Oaxaca — Food, Mezcal, and 2,500 Years of Civilisation

Oaxaca in southern Mexico is the most gastronomically important city in Latin America and possibly the most culturally intact state capital in Mexico. The cuisine — mole negro (a sauce of 30+ ingredients including six types of chilli and cacao, typically served over turkey or chicken), tlayudas (large crispy flatbreads with beans and asiento), tejate (cold cacao and mamey drink from pre-Columbian origin), chapulines (toasted grasshoppers) — is a direct inheritance from Zapotec culinary tradition. The mezcal industry (mezcal is produced from agave across Oaxaca's mountain valleys, in traditions predating the Spanish conquest) has been experiencing a quality renaissance for fifteen years. The Monte Albán archaeological site (3km outside the city, Zapotec civilisation, 500 BC–700 AD) is one of the most important pre-Columbian sites in Mexico and commands extraordinary views from its hilltop location.

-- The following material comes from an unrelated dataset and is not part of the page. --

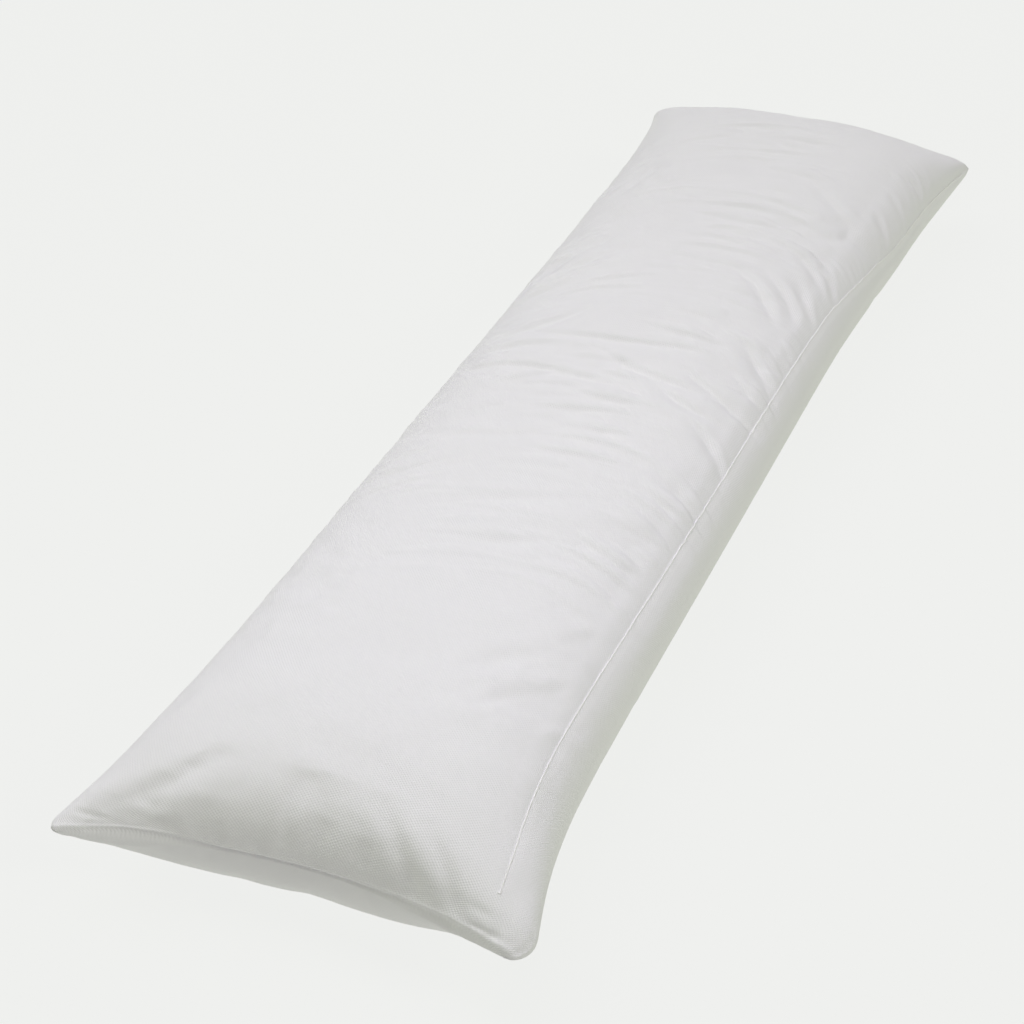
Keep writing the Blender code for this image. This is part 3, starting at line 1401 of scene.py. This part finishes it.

The Yucatán — Where the Maya Built Their Greatest Cities

The Yucatán Peninsula hosts the most accessible concentration of Maya archaeological sites in the world. Chichén Itzá (the one everyone knows — El Castillo pyramid, Temple of Warriors, the ball court) is one of the New Seven Wonders of the World and deserves the designation. Uxmal, 80km south, is consistently considered the most architecturally sophisticated of the Puuc-style Maya sites and is far less crowded than Chichén Itzá. Palenque in Chiapas, in the jungle, contains the most evocative setting of any Maya city. The cenotes (sinkholes formed by collapsed limestone revealing underground water systems) throughout the peninsula offer extraordinary swimming and cave diving — from the easily accessible Ik Kil near Chichén Itzá to remote cenote systems near Valladolid requiring a kayak and a guide.